Guests would come in and order it with a bottle of Perrier Jouet, and I would go red with envy. It was such an indulgent, bougie display—gorging oneself on a $120 platter of chilled seafood that would barely whet the appetite of two hungry people—and I wanted to experience it, badly. If ever there was a culinary equivalent of a Puff Daddy video, Le Grand Plateau was it.
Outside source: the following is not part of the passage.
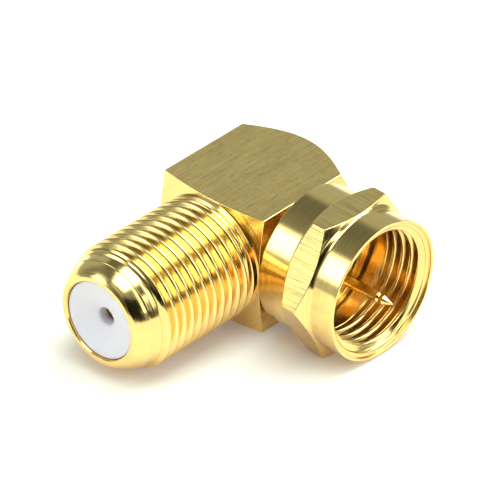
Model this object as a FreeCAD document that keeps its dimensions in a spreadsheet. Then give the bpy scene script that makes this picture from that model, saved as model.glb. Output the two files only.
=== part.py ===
import FreeCAD, Part
import math
import os
import Sketcher

# Right-angle F-type coaxial adapter: a screw-on plug (pin and swivel nut) at
# one side of a square block and a threaded jack barrel on the next side.
#
# Frame: +X leaves the plug, -Y leaves the jack, +Z is up.  The origin is on
# the bottom flat of the block, straight below the point where the plug axis
# and the jack axis cross.
#
# Turned parts are drawn in a lathe frame: local Z is the turning axis and the
# profile lies in the local XZ plane (sketch x = radius, sketch y = station).
# Jack-side stations are counted from the axis crossing towards the nose, and
# plug-side stations from the axis crossing towards the pin's tip.

doc = FreeCAD.newDocument("right_angle_coax_adapter")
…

Once I finally scraped together enough money (see: stopped buying weed for two weeks) it was absolutely worth it. It changed me forever. Now, if I go into a restaurant and they've got a crazy spectacle of a seafood tower on the menu, then rent money be damned: I'm ordering it. And as long as it stays hot out, even looking at towers of ice like that will continue to help, as long as you resist face-planting into the ice after you demolish what's sitting on it. That's all the excuse you need, really. —RN
If you haven't made the pilgrimage to Charleston's The Ordinary, the shellfish tower there is a thing of beauty that leaves most people speechless—it's Chef Stuart Brioza's [State Bird Provisions, The Progress] favorite in the entire country. (Right now, they've got a cantaloupe mignonette on there, because of course they do.) While you're there, you may as well snag the American caviar service too, and enter a better way of life. In Montreal, plan to indulge at Au Pied de Cochon and Le Bremner. Au Pied is the kind of place that has nine—count 'em, nine—different options for foie gras preparation, so it shouldn't be a surprise that they crush a seafood tower. And since we're on a French theme, Monsieur Benjamin in San Francisco is old-school in the best way when it comes to les grandes luxes.
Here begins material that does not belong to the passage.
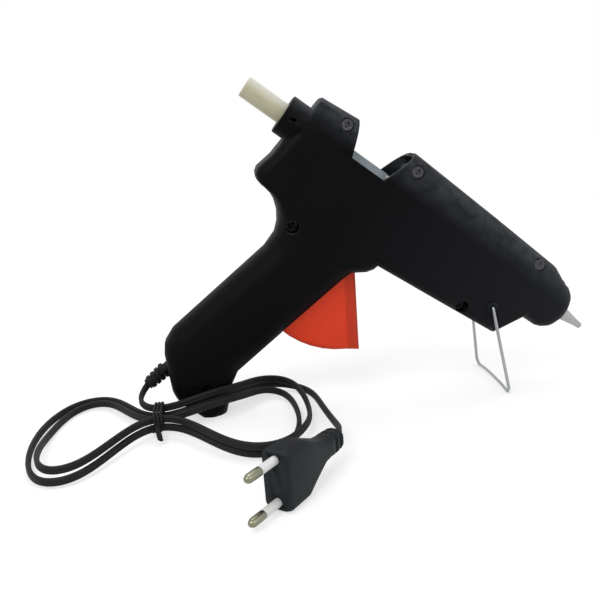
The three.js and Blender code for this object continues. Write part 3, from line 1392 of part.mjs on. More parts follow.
// Stations from the face to the cord, each a share of the body's length, half height and half thickness
const plugStationShares = [[0, 0.96, 0.9], [-0.05, 1, 1], [-0.4, 0.97, 1], [-0.62, 0.7, 0.86], [-0.86, 0.42, 0.74]];
const plugGrooveShares = [[0.25, 0], [0.28, 1], [0.42, 1], [0.45, 0], [0.65, 0], [0.68, 1], [0.82, 1], [0.85, 0]];
function plugSolid() {
  const rings = plugStationShares.map(([along, high, thick]) => crossSection(
    along * plugLength, thick * plugHalfThick, -high * plugHalfHeight, high * plugHalfHeight, plugRound, plugRound,
  ));
  const tailEnd = -plugLength - plugTail;
  rings.push(crossSection(-plugLength, plugNeckHalf, -plugNeckHalf, plugNeckHalf, plugRound, plugRound));
  for (const [along, grow] of plugGrooveShares) {
    const half = THREE.MathUtils.lerp(plugNeckHalf, plugTailHalf, along) - grow * plugGroove;
    rings.push(crossSection(-plugLength - along * plugTail, half, -half, half, plugRound - plugGroove, plugRound - plugGroove));
  }
  rings.push(crossSection(tailEnd, plugTailHalf, -plugTailHalf, plugTailHalf, plugRound, plugRound));
  let body = loft(rings);
  for (const side of [-1, 1]) body = body.subtract(plugBore(side));
  return body;
}

function turnedOnPin(profile, side) {
  return turned(profile, pinSides).translate([0, 0, (side * plugPinSpacing) / 2]);
}

function plugBore(side) {
  const radius = plugPinRadius + meshGap;
  return turnedOnPin([[-plugPinSeat, 0], [-plugPinSeat, radius], [cutOverrun, radius], [cutOverrun, 0]], side);
}

// A pin: a core inside the sleeve, and a full-width rounded tip beyond it
function plugPinSolid(side) {
  const rear = -plugPinSeat + meshGap;
  const tip = plugPinLength;
  const shoulder = pinSleeveLength + meshGap;
  return turnedOnPin([
    [rear, 0], [rear, pinCoreRadius], [shoulder, pinCoreRadius], [shoulder, plugPinRadius],
    [tip - plugPinRadius, plugPinRadius], [tip - plugPinRadius / 3, plugPinRadius * Math.SQRT1_2],
    [tip, pinCoreRadius / 2], [tip, 0],
  ], side);
}

function pinSleeveSolid(side) {
  const rear = -plugPinSeat + 2 * meshGap;
  const bore = pinCoreRadius + meshGap;
  return turnedOnPin([
    [rear, bore], [rear, pinSleeveRadius], [pinSleeveLength, pinSleeveRadius], [pinSleeveLength, bore], [rear, bore],
  ], side);
}

add(plug, 'plug_body', plugSolid(), plugPlastic);
[1, -1].forEach((side, i) => {
  add(plug, `plug_pin_${i + 1}`, plugPinSolid(side), steel);
  add(plug, `pin_sleeve_${i + 1}`, pinSleeveSolid(side), whitePlastic);
});

export default group;
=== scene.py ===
# Hot glue applicator on its toe and wire stand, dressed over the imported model. Everything is in metres.
import json
import math

import bpy
from mathutils import Matrix, Vector


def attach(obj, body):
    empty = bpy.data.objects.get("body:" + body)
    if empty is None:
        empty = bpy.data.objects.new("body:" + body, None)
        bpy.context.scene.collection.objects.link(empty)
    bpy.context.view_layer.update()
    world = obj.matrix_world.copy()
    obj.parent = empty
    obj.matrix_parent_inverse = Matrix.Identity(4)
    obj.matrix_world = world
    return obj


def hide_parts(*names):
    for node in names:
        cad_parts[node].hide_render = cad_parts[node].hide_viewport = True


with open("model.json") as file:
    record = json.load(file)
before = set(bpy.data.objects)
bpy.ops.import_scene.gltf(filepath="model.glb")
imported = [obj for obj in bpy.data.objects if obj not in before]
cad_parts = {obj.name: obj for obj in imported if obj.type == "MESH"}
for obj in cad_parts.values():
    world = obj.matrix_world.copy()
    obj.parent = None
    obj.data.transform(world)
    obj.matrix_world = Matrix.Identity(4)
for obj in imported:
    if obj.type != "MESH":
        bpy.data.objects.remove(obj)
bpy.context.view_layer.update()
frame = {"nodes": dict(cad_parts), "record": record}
bodyOfNode = {node: body for body, nodes in frame["record"]["behaviour"]["bodies"].items() for node in nodes}
slotOfNode = {part["node"]: part["material_slot"] for part in frame["record"]["subparts"]}
print("frame loaded,", len(frame["nodes"]), "nodes")

mm = 0.001


# sRGB hex to the linear colour that Blender's sockets take
def linear(hexColour):
    channels = [int(hexColour[i:i + 2], 16) / 255 for i in (0, 2, 4)]
    return [c / 12.92 if c < 0.04045 else ((c + 0.055) / 1.055) ** 2.4 for c in channels] + [1]


def selectOnly(piece):
    bpy.ops.object.select_all(action="DESELECT")
    piece.select_set(True)
    bpy.context.view_layer.objects.active = piece


# Camera at the photograph's viewing angle
view = {
    "place": (-0.06571, -0.39346, 0.15301),
    "right": (0.99295, -0.09364, -0.07268),
    "down": (-0.09257, -0.22962, -0.96887),
    "ahead": (0.07403, 0.96877, -0.23667),
    "lens": 44.385,
    "sensor": 36,
    "nearest": 0.01,
}


def addCamera():
    bpy.ops.object.camera_add()
    camera = bpy.context.object
    camera.name = "studioCamera"
    camera.data.lens = view["lens"]
    camera.data.sensor_width = view["sensor"]
    camera.data.clip_start = view["nearest"]
    columns = [Vector(view["right"]), -Vector(view["down"]), -Vector(view["ahead"])]
    turned = Matrix([[columns[c][r] for c in range(3)] for r in range(3)]).to_4x4()
    camera.matrix_world = Matrix.Translation(view["place"]) @ turned
    bpy.context.scene.camera = camera


addCamera()
print("camera set")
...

If you're looking for single-level ice, consider the caviar service at Chef Bonnie Morales's Kachka in Portland, or Chef Michael Scelfo's Waypoint in Cambridge. Waypoint serves theirs with blinis AND donut holes, y'all. DONUT HOLES! [Honorable mention: it's not on ice, but the fried chicken madeleine with caviar at San Francisco's Rich Table will end you.] If you're craving an elegant but approachable ice vibe, swing by The Riddler, a bright and lounge-y Champagne bar in San Francisco. They pair their caviar with potato chips, which rules, and the Champage is always just the right temperature. Turns out there's a trick to that.
"I generally fill the bucket 3/4 of the way, with about a 3:1 ratio of ice to water," says owner Jen Pelka. "I like to make sure rosés are extra chilly, especially if I'm drinking them for refreshment on a sunny afternoon. Most people prefer their Champagne ice-cold. I also like them chilled all the way down, unless it's a vintage Champagne or a very full-bodied Champagne, like Krug—[then] you want to the aromatics open up in the same way that you might open up a white wine."
Another benefit to eating things off a pristine bed of ice? It's always a relief to see something sweating more than you. Win-win.